**Set task:**
Every record below should be printed exactly as it appears.

**Supplied entries:**
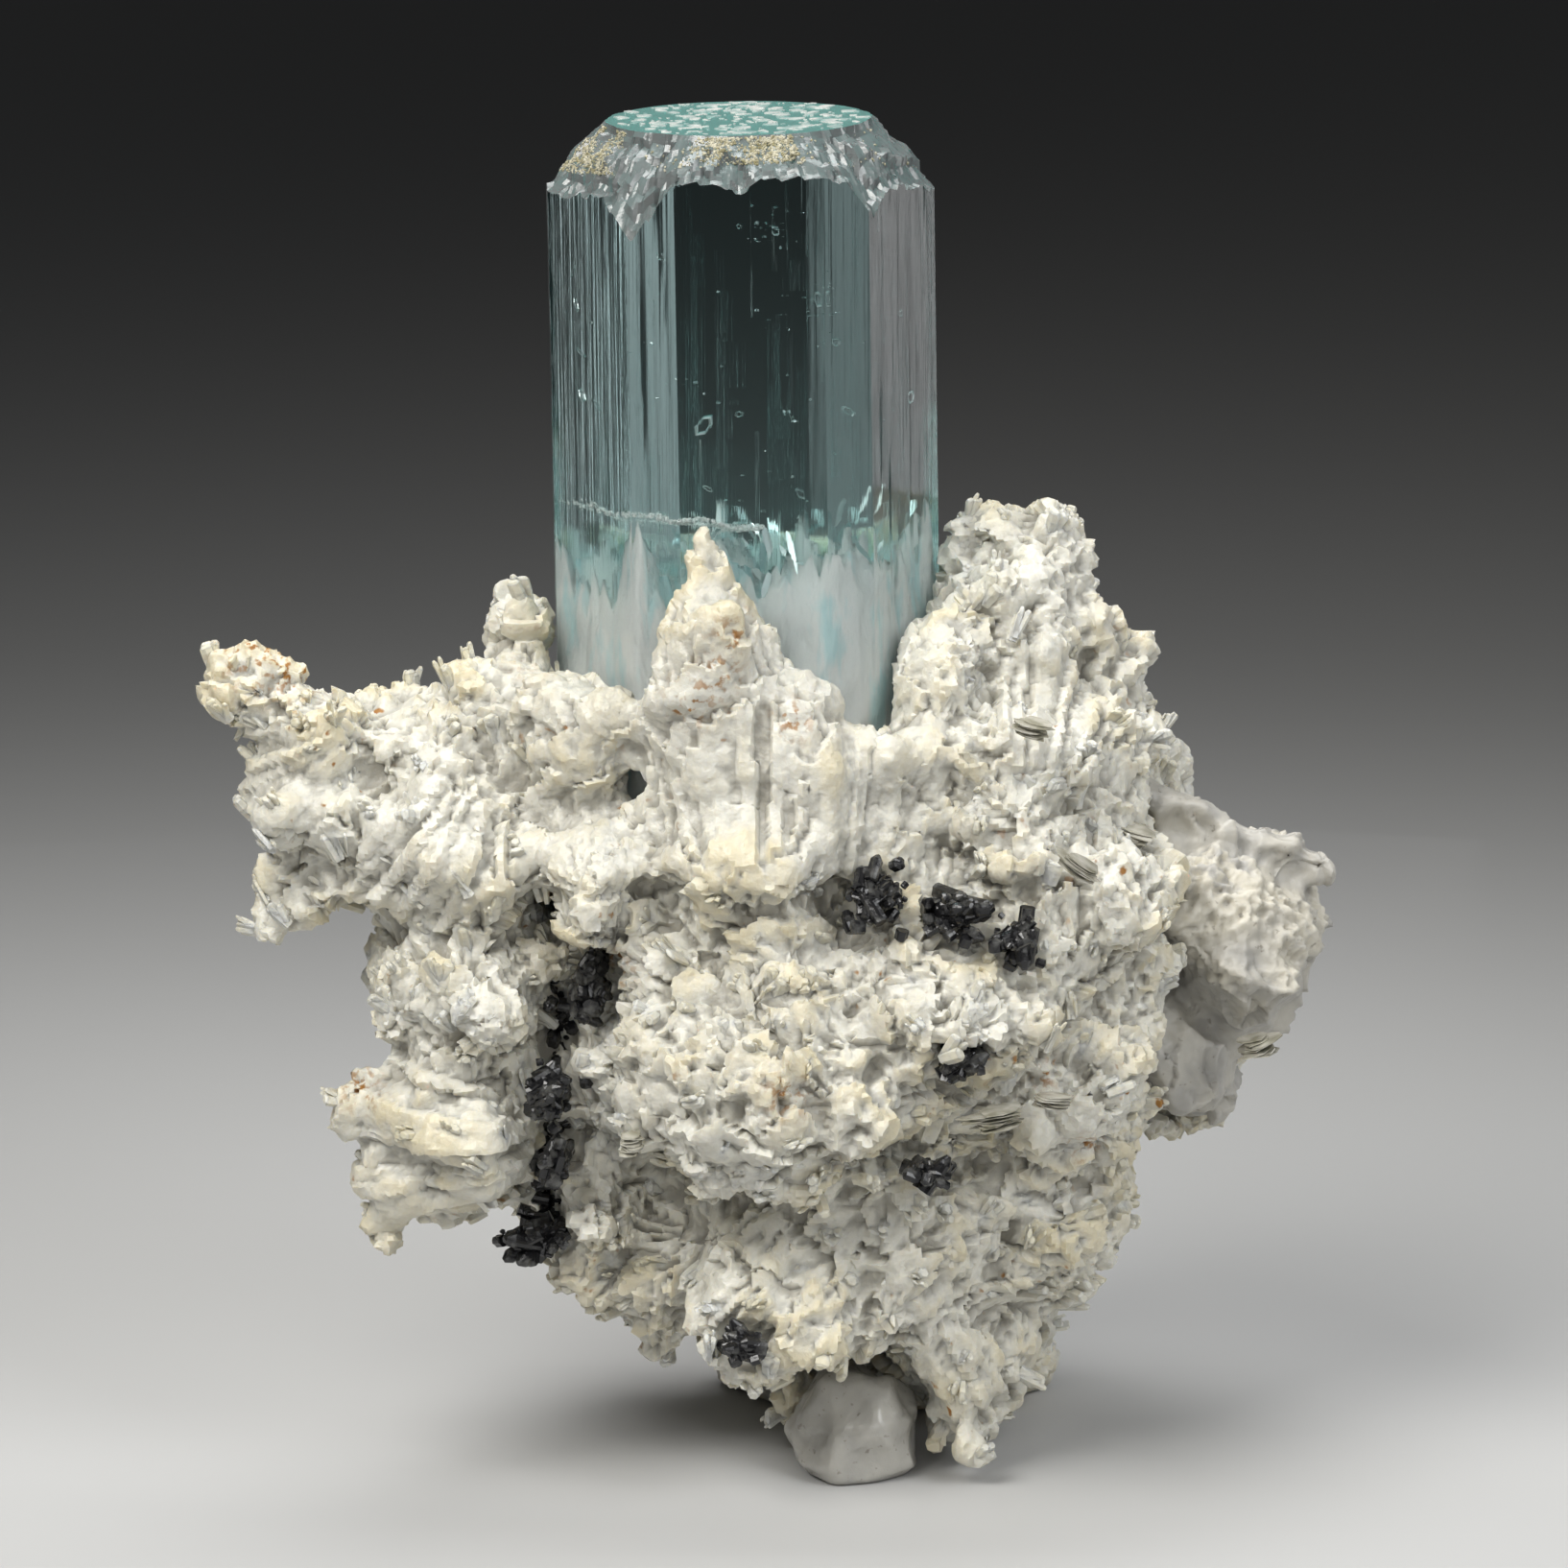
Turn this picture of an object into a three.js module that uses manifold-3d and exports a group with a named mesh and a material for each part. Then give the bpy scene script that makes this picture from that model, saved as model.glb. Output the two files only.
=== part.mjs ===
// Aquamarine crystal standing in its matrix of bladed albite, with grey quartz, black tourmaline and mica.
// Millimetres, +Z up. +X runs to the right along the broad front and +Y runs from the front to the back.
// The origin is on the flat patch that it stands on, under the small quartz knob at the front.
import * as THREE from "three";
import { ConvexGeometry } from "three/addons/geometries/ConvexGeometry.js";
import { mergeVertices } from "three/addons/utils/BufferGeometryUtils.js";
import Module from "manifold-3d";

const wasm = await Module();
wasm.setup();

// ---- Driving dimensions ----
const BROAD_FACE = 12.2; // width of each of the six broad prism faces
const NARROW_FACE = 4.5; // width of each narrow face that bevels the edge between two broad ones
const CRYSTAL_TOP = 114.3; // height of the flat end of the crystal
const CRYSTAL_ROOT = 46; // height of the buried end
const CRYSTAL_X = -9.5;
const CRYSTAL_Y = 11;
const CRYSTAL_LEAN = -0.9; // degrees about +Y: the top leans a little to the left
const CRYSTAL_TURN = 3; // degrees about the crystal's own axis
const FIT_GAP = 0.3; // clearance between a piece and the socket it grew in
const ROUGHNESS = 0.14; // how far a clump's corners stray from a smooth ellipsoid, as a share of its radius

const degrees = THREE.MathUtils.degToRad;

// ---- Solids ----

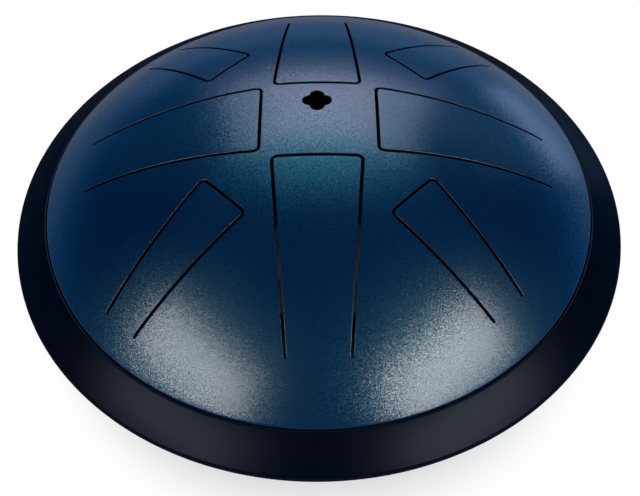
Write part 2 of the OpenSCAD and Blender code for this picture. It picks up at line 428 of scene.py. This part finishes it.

**Right answer:**
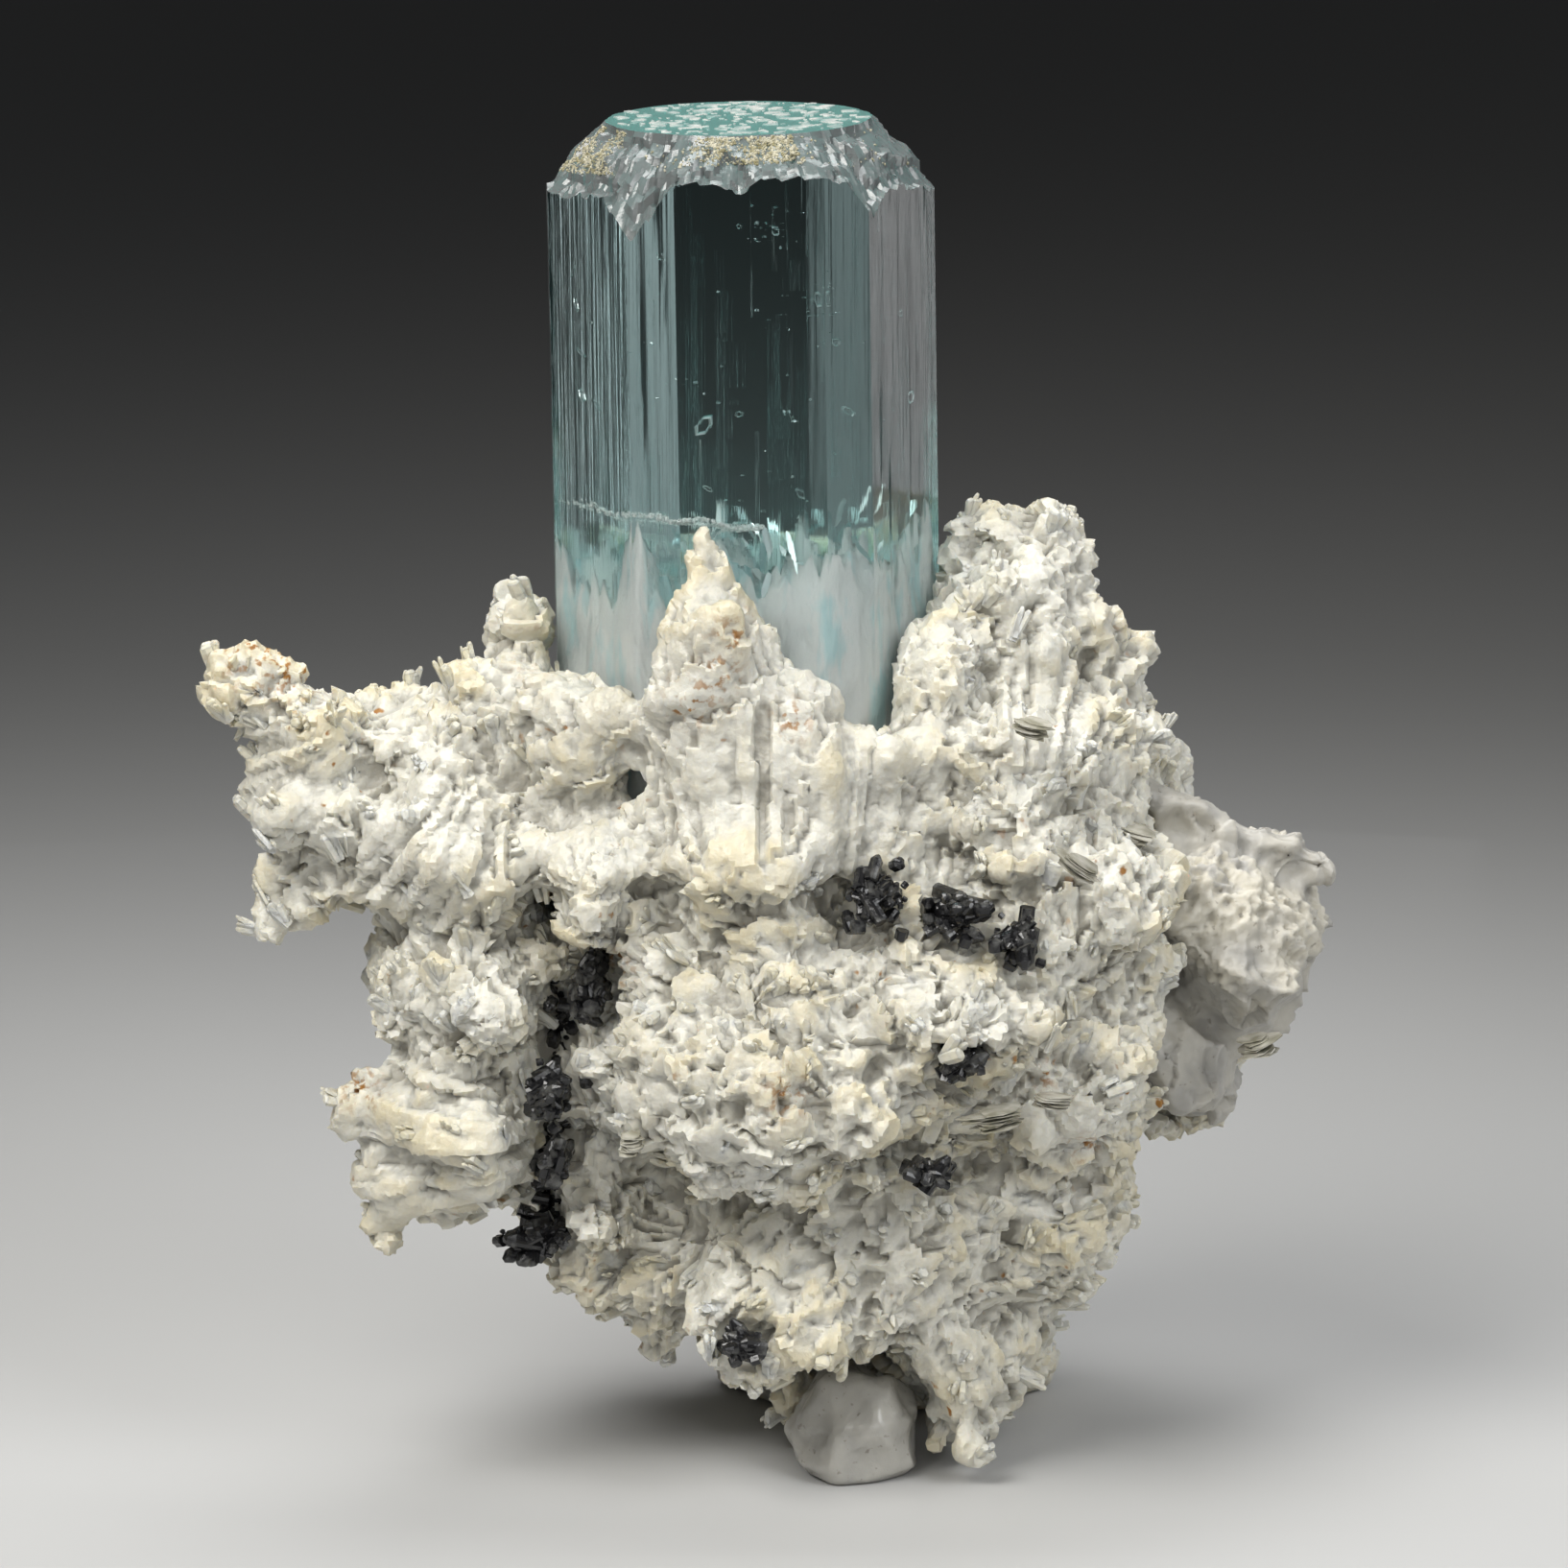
Turn this picture of an object into a three.js module that uses manifold-3d and exports a group with a named mesh and a material for each part. Then give the bpy scene script that makes this picture from that model, saved as model.glb. Output the two files only.
=== part.mjs ===
// Aquamarine crystal standing in its matrix of bladed albite, with grey quartz, black tourmaline and mica.
// Millimetres, +Z up. +X runs to the right along the broad front and +Y runs from the front to the back.
// The origin is on the flat patch that it stands on, under the small quartz knob at the front.
import * as THREE from "three";
import { ConvexGeometry } from "three/addons/geometries/ConvexGeometry.js";
import { mergeVertices } from "three/addons/utils/BufferGeometryUtils.js";
import Module from "manifold-3d";

const wasm = await Module();
wasm.setup();

// ---- Driving dimensions ----
const BROAD_FACE = 12.2; // width of each of the six broad prism faces
const NARROW_FACE = 4.5; // width of each narrow face that bevels the edge between two broad ones
const CRYSTAL_TOP = 114.3; // height of the flat end of the crystal
const CRYSTAL_ROOT = 46; // height of the buried end
const CRYSTAL_X = -9.5;
const CRYSTAL_Y = 11;
const CRYSTAL_LEAN = -0.9; // degrees about +Y: the top leans a little to the left
const CRYSTAL_TURN = 3; // degrees about the crystal's own axis
const FIT_GAP = 0.3; // clearance between a piece and the socket it grew in
const ROUGHNESS = 0.14; // how far a clump's corners stray from a smooth ellipsoid, as a share of its radius

const degrees = THREE.MathUtils.degToRad;

// ---- Solids ----

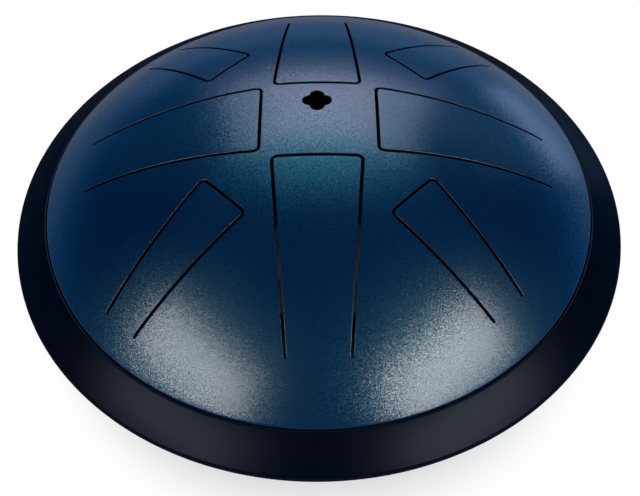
Write part 2 of the OpenSCAD and Blender code for this picture. It picks up at line 428 of scene.py. This part finishes it.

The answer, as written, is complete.